C’est la concurrence entre ces deux types d’explication qu’on retrouvera dans les études des disciples de Freud, avec une option soit pour le point de vue économique soit pour la structure signifiante, la texture inconsciente des situations phobogènes. Il faut citer ici les travaux de Melanie Klein sur la vie phantasmatique des jeunes enfants, travaux qui mettent en lumière l’activité pulsionnelle archaïque prégénitale et la notion d’angoisse de rétorsion à partir des émergences sadico-orales et sadico-anales.

 

Un autre éclairage sur la question apparaît ultérieurement avec les travaux de Jacques Lacan.
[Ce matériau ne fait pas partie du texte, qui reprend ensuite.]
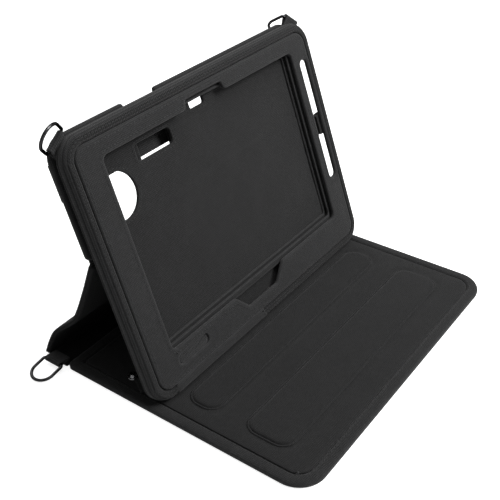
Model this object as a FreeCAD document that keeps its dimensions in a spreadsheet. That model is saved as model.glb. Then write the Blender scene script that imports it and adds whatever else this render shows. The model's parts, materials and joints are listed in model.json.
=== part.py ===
import FreeCAD, Part
import math
import os
import Sketcher
from FreeCAD import Placement, Rotation, Vector

# Folding case for a ten-inch tablet, standing open.
# Frame: X along the long side, the base cover's front edge at -Y, Z up.
# Origin: middle of the base cover's underside.
# The tray's own frame: X along it, Y up its face from the foot, Z out of its face.
# The stand's own frame: Y from the bottom fold to the tray hinge, Z toward the tray.

SIZES = {
    "case_len": 285.0, "cover_depth": 220.0,
    "front_round": 22.0, "back_round": 5.0,
    "fabric": 0.9, "lining_gap": 0.4,
    "base_board": 1.8, "base_foam": 1.5, "base_lining": 0.8,
    "border": 9.0, "border_high": 4.1,
    "pad_len": 238.0, "pad_high": 1.8, "pad_round": 12.0, "pad_left": -120.0,
    "pad_a_y": -17.0, "pad_a_deep": 29.0,
    "pad_b_y": -79.0, "pad_b_deep": 40.0,
    "stud_x": -124.0, "stud_y": 58.0, "stud_wide": 8.0, "stud_high": 3.0,
    "fold_a": 110.4, "fold_b": 131.0, "fold_up": 0.5,
    "spine_len": 283.0, "spine_board": 1.6, "spine_deep": 18.6,
    "panel_len": 280.0, "panel_board": 1.6, "panel_lining": 0.7,
    "crease": 50.0, "crease_gap": 3.0, "panel_round": 8.0,
    "tray_y": 14.5, "tray_up": 7.5, "lean": 19.5,
    "tray_high": 205.0, "tray_round": 19.0,
    "rim_wide": 8.0, "rim_top": -1.2, "rim_low": -10.5, "rim_soft": 4.3,
    "face_low": -3.2, "face_round": 12.0,
    "win_left": -112.0, "win_low": 32.5, "win_wide": 224.0, "win_high": 151.0,
    "win_round": 4.5,
    "floor_top": -9.6, "board_low": -12.0, "back_pad_low": -15.8,
    "hinge_v": 116.0, "hinge_w": -16.2,
    "over_low": -20.5, "over_top": -16.5, "over_foot": 119.2, "over_head": 206.0,
    "strap_wide": 27.0, "strap_v": 163.0, "strap_thick": 1.8,
    "wire": 2.4, "ring_half": 9.5, "ring_side": 11.0, "ring_bend": 2.5,
    "tab_half": 8.0, "tab_thick": 3.6, "tab_hole": 3.0,
}

doc = FreeCAD.newDocument("tablet_case")
sheet = doc.addObject("Spreadsheet::Sheet", "Sizes")
for row, (alias, number) in enumerate(SIZES.items(), start=1):
    cell = "B" + str(row)
    sheet.set("A" + str(row), alias)
    sheet.set(cell, repr(number))
    sheet.setAlias(cell, alias)
doc.recompute()


def size(alias):
    return SIZES[alias]


def plane_of(body, role="XY_Plane"):
    for feature in body.Origin.OriginFeatures:
        if feature.Role == role:
            return feature
    raise ValueError(role)


def new_body(label):
    body = doc.addObject("PartDesign::Body", label)
    body.Label = label
    return body


def bind(target, path, expression):
    if expression:
        target.setExpression(path, expression)


def number_of(value):
    """A length is a number, an alias, or an (alias, factor, extra) triple."""
    if isinstance(value, str):
        return size(value)
    if isinstance(value, tuple):
        return size(value[0]) * value[1] + value[2]
    return float(value)


def text_of(value):
    if isinstance(value, str):
        return "Sizes." + value
    if isinstance(value, tuple):
        return "Sizes.%s * %r + %r" % value
    return ""


def new_sketch(body, name, level):
    sketch = body.newObject("Sketcher::SketchObject", body.Name + "_" + name)
    sketch.AttachmentSupport = [(plane_of(body), "")]
    sketch.MapMode = "FlatFace"
    sketch.AttachmentOffset = Placement(Vector(0, 0, number_of(level)), Rotation())
    bind(sketch, "AttachmentOffset.Base.z", text_of(level))
    return sketch


def name_last(sketch, name, value):
    sketch.renameConstraint(sketch.ConstraintCount - 1, name)
    bind(sketch, "Constraints." + name, text_of(value))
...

Pour ce dernier, le moi  au sens freudien est une formation imaginaire, un lieu où se réfléchissent, pour le sujet désirant (le je ), les signes d’identification, en fait les «signifiants» qui le concernent dans son identité. Le moi est donc la somme des imagos qui, d’âge en âge, et au prix de remaniements successifs, fonde le statut narcissique de l’individu, comme miroir à la fois protecteur et aliénant. Les différentes étapes de l’itinéraire œdipien dans lequel est engagé l’enfant permettent de pointer les moments carrefours où une certaine imago du moi devient caduque. À partir d’une première relation de maternage où l’enfant se définit d’abord comme centre d’un monde placé sous la toute-puissance de la mère, l’instance tierce qui surgit du côté du père phallique, en tant que représentant du désir et de la Loi, remet en question, en lui conférant un mode triangulaire, la relation duelle initiale et originelle. La mère est relativisée dans sa toute-puissance, et l’enfant désormais excentré de sa position première et privilégiée. C’est, sommairement, lorsqu’une nouvelle brèche ouvre sur un autre inconnu, lorsque l’enfant perd ses repères narcissiques et d’identification, lorsqu’une discordance s’impose entre le développement pulsionnel et la diversification du langage du désir chez les autres, que l’angoisse peut surgir. À ce titre, on peut dire que la définition classique de l’angoisse (peur sans objet) est à remanier. Chaque fois que son moi devient indéfinissable, parce que surgit un nouveau regard inconnu qui fait de ce moi un objet encore sans nom, le sujet, innommable et chosifié, vit l’angoisse de se perdre. Par suite, il lui devient nécessaire de mobiliser toutes les réserves de significations connues, toutes les «batteries signifiantes» déjà accessibles, pour que lui-même retrouve le sens de son existence en se confirmant dans la permanence de son identité. On conçoit donc ici la logique qui préside à l’élection d’un objet phobogène.